Yukarıdaki rakamları neden verdiğimiz kanımca herkesçe malumdur. Temelde Küresel İklim Krizi” olarak değerlendirilen olağandışı iklim olayları neden olmaktadır tüm bu olumsuz durumlara. Küresel iklim krizinin nedenleri ve sonuçları vardır. İklim krizinin nedenlerine baktığımızda hemen hepsinin insan faaliyetleri sonucunu olduğunu görürüz, buna karşılık etkilenenler ise insanlar yanında bu konuda hiçbir suçu olmayan bitki ve hayvanlardır. Küresel ısınmanın yarattığı iklim krizinin nedenlerinin başında modern yaşamın bağlı olduğu fosil yakıtlar gelmektedir. Sanayi devrimi sonrası, fosil yakıtların başını çeken petrol ve petrol yan ürünlerinin kullanımı artmıştır. Son yıllarda bir diğer fosil yakıt doğal gazı da buna eklemek gerekir. Fosil yakıtlardaki artan bu tüketim dünyanın atmosferinin ısınmasına sebep olmaktadır. Elektrik üretmek, ısınmak ve endüstriyel üretim süreçlerini gerçekleştirmek için yakıtlar sera gazı salınımına neden olmaktadır. Artan dünya nüfusu, tarım ve hayvancılıkta endüstrileşmeyi de beraberinde getirmiş; son yıllarda çevresel etkileri hesaba katılmadan teknolojik gelişmelerdeki baş döndürücü hız kamusal tüketim yanında bireysel tüketimi artırmış; genel olarak her alanda toplumsal tüketim artmış ve sonuçta toplumlar ve ekonomiler, inşa edilen üretim-tüketim ve kalkınma modellerinin hepsi iklim krizine etki eden faktörler olarak ortaya çıkmıştır. Görüldüğü gibi neredeyse tüm sosyo-ekonomik insan kaynaklı faaliyetler karbon salınımına yol açarak küresel ısınmaya katkıda bulunmaktadır. Küresel ısınmanın sebep olduğu iklim krizi, bu yılın temmuz ayında yurdumuzda kaydedilen 50 derece sıcaklık gibi dünyanın ısınmasına, yağışların azalması kuraklaşmaya, sel ve su baskınları gibi beklenmedik meteorolojik olayların ortaya çıkmasına sebep olmaktadır. Bunun yanında iklim krizi; ekosistemin bozulmasına, biyoçeşitliliğin azalmasına, hayvan ve bitki türlerinin nesillerinin hızla tükenmesine, su ve hava kirliliğine de yol açmaktadır.

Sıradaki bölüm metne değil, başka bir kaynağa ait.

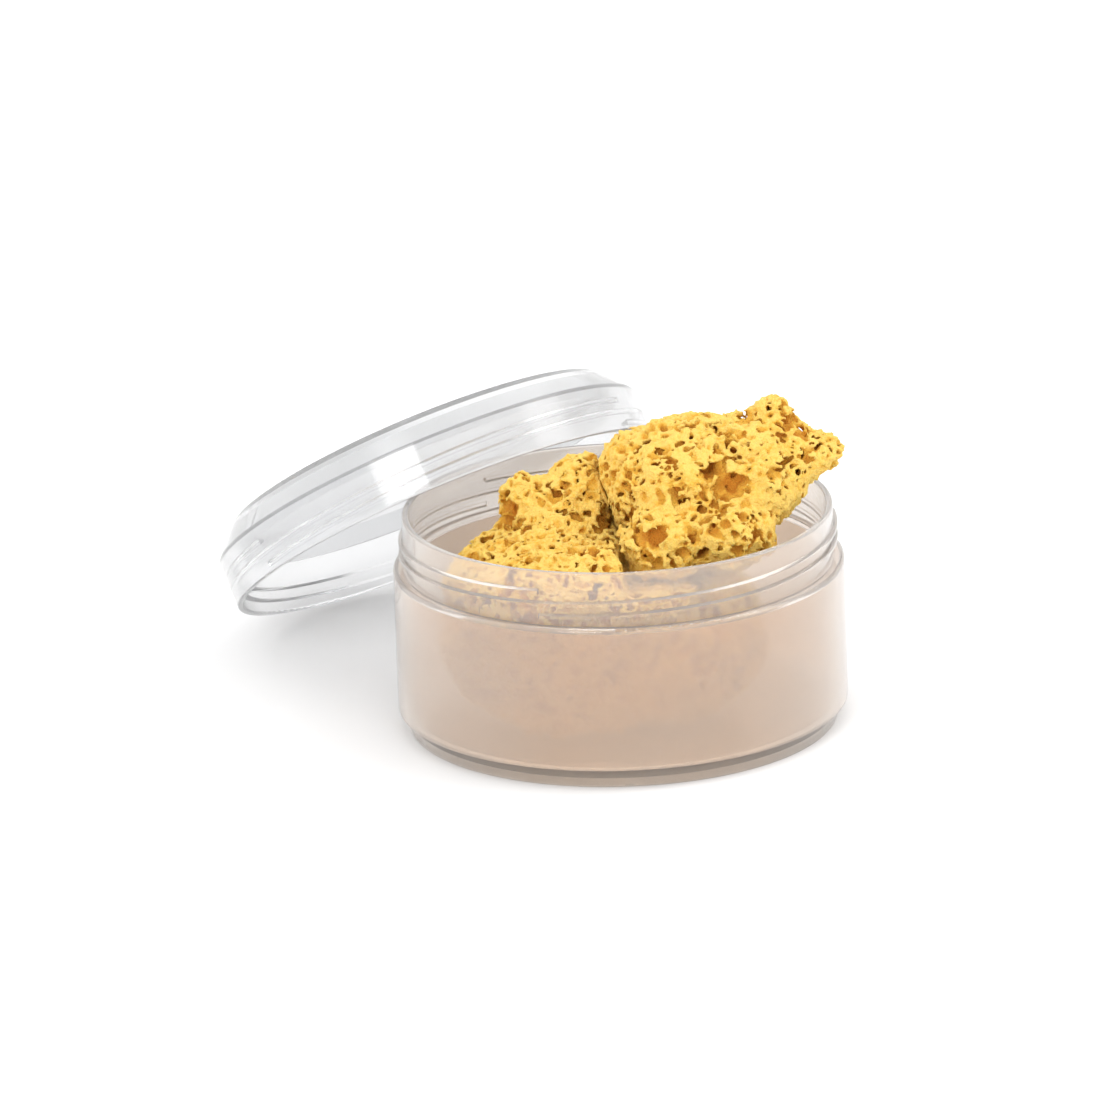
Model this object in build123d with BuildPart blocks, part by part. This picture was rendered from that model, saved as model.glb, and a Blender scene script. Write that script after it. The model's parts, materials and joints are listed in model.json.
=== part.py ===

2025 yılı tüm dünyada ve ülkemizde yaşanan, can ve mal kaybına yol açan aşırı doğa olayları ne yazık ki bu hızla devam ederse dünyanın sonunu getirecektir. Belki herkesin elinde akıllı telefon, altında elektrikli otomobil, ışık hızından daha hızlı internet erişimi olacak ama yaşam için olmazsa olmaz olan yeterli miktarda temiz ve sağlıklı su, kaliteli ve temiz bir hava, yeterli ve güvenli besin maddeleri olmayacağı için yaşamlar son bulacaktır. Kuşkusuz bu durumdan en fazla etkilenen ülkeler karbon üretimine en fazla katkı yapan gelişmiş, zengin ülkeler değil; yine az gelişmiş, ya da gelişmemiş ülkelerin yoksul halkları olacaktır.

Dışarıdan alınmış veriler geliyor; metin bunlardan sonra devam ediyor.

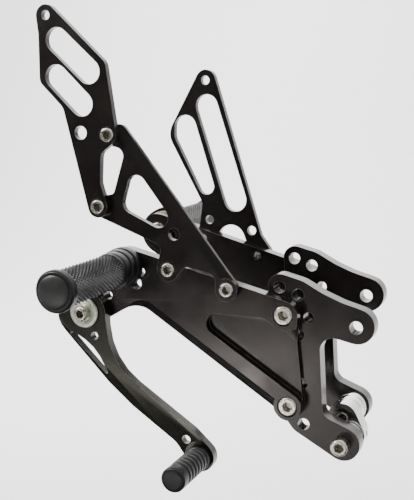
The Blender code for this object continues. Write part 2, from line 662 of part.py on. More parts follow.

Yapılması gereken ülke yönetimlerinin iklim değişiklerine yol açan faktörlerle etkili mücadele konusunda karar almaları ve buna uygun yapısal değişiklikleri en kısa zamanda hayata geçirmeleridir. Bireysel olarak bizlere düşen görev de yaşamak için tek dünya olduğu bilinciyle kişisel karbon ayak izimizi azaltmaya yönelik; her yönden tüketimi azaltmak, yangınlara yol açan dikkatsizliklerden kaçınmak, dünyanın sadece bize ait değil bitkisi ve hayvanı ile tüm canlılara ait olduğunu düşünerek sorumlu davranmaktır.